Si Lee Chang-Dong nous a déjà habitué à une approche assez singulière des sujets d’une extrême délicatesse, cette fois-ci il nous surprend encore avec un thriller dont le flou et l’ambiguïté pourrait donner naissance à un nouveau genre. Le mystère semble s’épanouir dans une atmosphère contemplative, nous nourrissant d’une multitude de détails en apparence anodins.
Burning nous cloître, tout doucement, dans un espace confiné malgré les vues extérieures, malgré une acuité visuelle qui déborde de l’écran. L’ambiance pesante s’accentue comme présage d’une catastrophe à venir et ces mêmes détails inoffensifs deviennent menaçants, comme un tigre prêt à bondir. En paradoxe, le personnage de Ben (Steven Yeun), inquiétant et charismatique à souhait (et le seul à avoir l’air d’être heureux de vivre), prend ses marques au même rythme que l’intrigue. Mais, de quelles marques s’agit-il ? Ne serait-ce pas plutôt le spectateur qui jouit de la liberté de lui donner un rôle ?
Les questions et les doutes se multiplient dans cet espace où nous avons été invités à notre insu. Y a-t-il un chat ? (Cela ne peut que nous rappeler qu’il y a toujours un chat dans les histoires japonaises et que Murakami en est à l’origine) Haemi (Jun Jong-Seo ) est-elle vraiment partie en Afrique ? Pourquoi le père de Jong-Soo a-t-il frappé un fonctionnaire et qu’est-ce que cet événement a à voir avec l’histoire ? L’agressivité est-elle héréditaire ? Et surtout et par-dessus tout, pourquoi ce Ben venu de nulle part se tape l’incruste ?

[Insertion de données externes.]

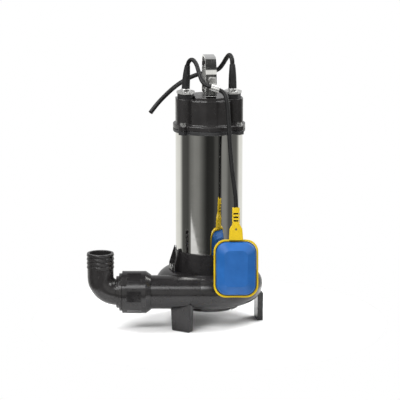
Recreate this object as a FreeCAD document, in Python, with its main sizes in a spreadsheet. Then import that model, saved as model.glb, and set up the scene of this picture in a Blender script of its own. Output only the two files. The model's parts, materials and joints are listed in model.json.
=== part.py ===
import FreeCAD, Part
import Sketcher
import math
import os
import re

# Submersible sump pump: stainless motor tube, black plastic cap, oil chamber and volute,
# side outlet with a hose elbow, float switch on its own cable.
# The pump stands on z = 0. Its motor axis is vertical; the viewer's side is -Y and the outlet goes to -X.

SIZES = {
    # where the motor axis stands, measured from the middle of the whole object's footprint
    "axis_offset_x": 59.4, "axis_offset_y": 19.9, "top_turn": 4.5,
    # stainless motor tube
    "tube_radius": 60, "tube_wall": 1.5, "tube_low": 134, "tube_high": 352,
    # bearing frame and cap joined above the tube
    "flange_radius": 64.5, "flange_low": 348.5, "frame_high": 355, "cap_low": 356, "flange_high": 364,
    "lug_radius": 66.5, "lug_reach": 73, "lug_width": 12.5, "lug_angle": 43, "cap_screw_radius": 3,
    "drum_high": 407, "cap_high": 412.8, "tower_high": 408.5, "tower_offset": 41.8, "tower_radius": 18,
    "tower_half": 9, "drum_front": 50, "drum_face": 9, "drum_half": 34, "drum_corner": 41, "drum_step": 5,
    "drum_side_step": 7, "cap_wall": 4,
    # handle strap, bolted through two feet
    "strap_width": 19, "strap_thick": 3, "handle_half": 45.5, "handle_high": 483.5, "handle_curve": 27,
    "foot_inner": 22, "foot_screw": 32,
    # cable glands
    "gland_seal_high": 417, "plate_high": 420.5, "collar_high": 424.5, "collar_radius": 8.2,
    "plate_half_wide": 16, "plate_half_long": 25, "gland_screw_offset": 18,
    "boot_length": 44, "boot_radius": 7.3, "boot_tip_radius": 5.2,
    "float_cable_radius": 3.75, "power_cable_radius": 4,
    # clamp that holds the float cable to the handle
    "clamp_x": 10.4, "clamp_y": -54.6, "clamp_z": 431.4, "clamp_tilt": 16.5, "clamp_turn": 3.5,
    "clamp_width": 15, "clamp_radius": 6.6, "clamp_wall": 1.2,
    # shaft, bearings and motor
    "shaft_radius": 7.5, "shaft_low": 38, "shaft_high": 333, "shaft_core_radius": 10,
    "bearing_radius": 17.5, "bearing_width": 11, "bearing_inner": 10.6, "bearing_outer": 14.4,
    "ball_radius": 2.9, "ball_circle": 12.5, "upper_bearing_low": 321, "lower_bearing_low": 137,
    "core_low": 190, "core_high": 280, "stator_bore": 33, "rotor_radius": 32.5, "core_outer": 58.4,
    "winding_reach": 20, "winding_inner": 36, "winding_outer": 54,
    # oil chamber under the motor
    "chamber_low": 88, "seat_low": 95, "chamber_radius": 61.5, "chamber_foot": 62.5, "spigot_radius": 51.7,
    "gasket_high": 96, "volute_screw_circle": 67.6, "fin_reach": 72, "fin_top": 139.5, "fin_knee": 109,
    "fin_thick": 4, "fin_spread": 30, "fin_start": 180,
    # volute casing, its three legs and its outlet pipe
    "volute_radius": 97, "volute_low": 38.5, "volute_high": 98.5, "volute_curve": 29.8, "volute_wall": 5,
    "volute_mouth": 52, "seat_radius": 64, "cover_mouth": 46, "chamber_slope": 16,
    "outlet_y": -66, "outlet_z": 68.5, "pipe_radius": 30, "pipe_bore": 25.5, "pipe_end": 126,
    "leg_outer": 96.5, "leg_thick": 10, "leg_top_half": 21, "leg_foot_half": 18.5, "leg_high": 52,
    "leg_front": -121.5, "leg_right": 8, "leg_back": 125,
    # suction cover, cutter ring, impeller
    "cover_low": 28.5, "cover_radius": 57, "cover_screw_circle": 51.5, "cutter_ring_high": 37,
    "cutter_ring_outer": 24, "cutter_ring_bore": 18, "impeller_radius": 50, "impeller_low": 56,
    "impeller_plate": 78, "impeller_high": 83, "hub_radius": 14, "hub_low": 44,
    # coupling and hose elbow, measured along the outlet from the motor axis
    "coupling_start": 103.4, "coupling_knee": 112.3, "coupling_end": 154.2, "coupling_radius": 37.6,
    "coupling_bore": 30.1, "spigot_start": 131, "elbow_spigot": 28, "elbow_collar": 33.5,
    "elbow_collar_end": 159.5, "elbow_step": 28.5, "elbow_start": 164.8, "elbow_bend": 28,
    "elbow_radius": 23.2, "elbow_bore": 19.5, "mouth_height": 140, "barb_radius": 24.5, "barb_pitch": 7.4,
    # float switch, hung from a point just below its clamp and leaning outwards
    "hang_x": 32.7, "hang_y": -66, "hang_z": 393, "hang_lean": 10,
    "float_x": 14, "float_high": -224, "float_low": -325, "float_half": 39, "float_corner": 21,
    "float_rim": 3, "float_wall": 2.5, "float_depth": 20, "float_bevel": 13, "neck_high": -168,
    "neck_low": -197, "neck_half": 6.4, "neck_foot_half": 12.5, "neck_pin": 1.7, "float_groove": 1.4,
    "switch_low": -276, "ball_size": 7.5, "ball_rest": -303.7, "ball_travel": 18,
    "lever_reach": 9, "lever_turn": 7.2,
}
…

Du moment précis où Ben fait son apparition, le scénario bifurque pour de bon. Plusieurs chemins se présentent devant nous et à travers les yeux de Jong-Soo (Yoo ah-in) nous jonglons dans tout un tas de possibilités. S’agit-il de la réalité ou nous sommes-nous faits embarquer par ses démons ?
Personnage laconique, il revendiquera, à plusieurs reprises, son statut d’écrivain concrétisant a contrario à lui tout seul, cette atmosphère pommée d’une jeunesse qui a complètement perdu ses repères.
Un élément aussi crucial qu’inattendu vient s’ajouter : les serres. Ces serres en plastique esseulées dont personne ne se soucie et qui ne servent plus à rien. On ne peut que faire l’amalgame entre ces serres et Haemi, papillon aux ailes cassées, ange déchu sorti directement d’un film de Wong Kar Wai. Sous l’œil attentif du drapeau coréen, elle danse sa tristesse et son désespoir dans un crépuscule dont seulement la trompette de Miles Davis peut ajouter sa magie ultime. Parce que cette scène de cette femme dénudée et fragile est l’une des scènes le plus magnifique et magique qui nous ait été donné de voir.
Je salue la performance des acteurs. Je salue ce coup de maître du réalisateur qui, à coups de pinceaux, nous montre ce tableau gigantesque, nous invitant à toute sorte d’interprétation.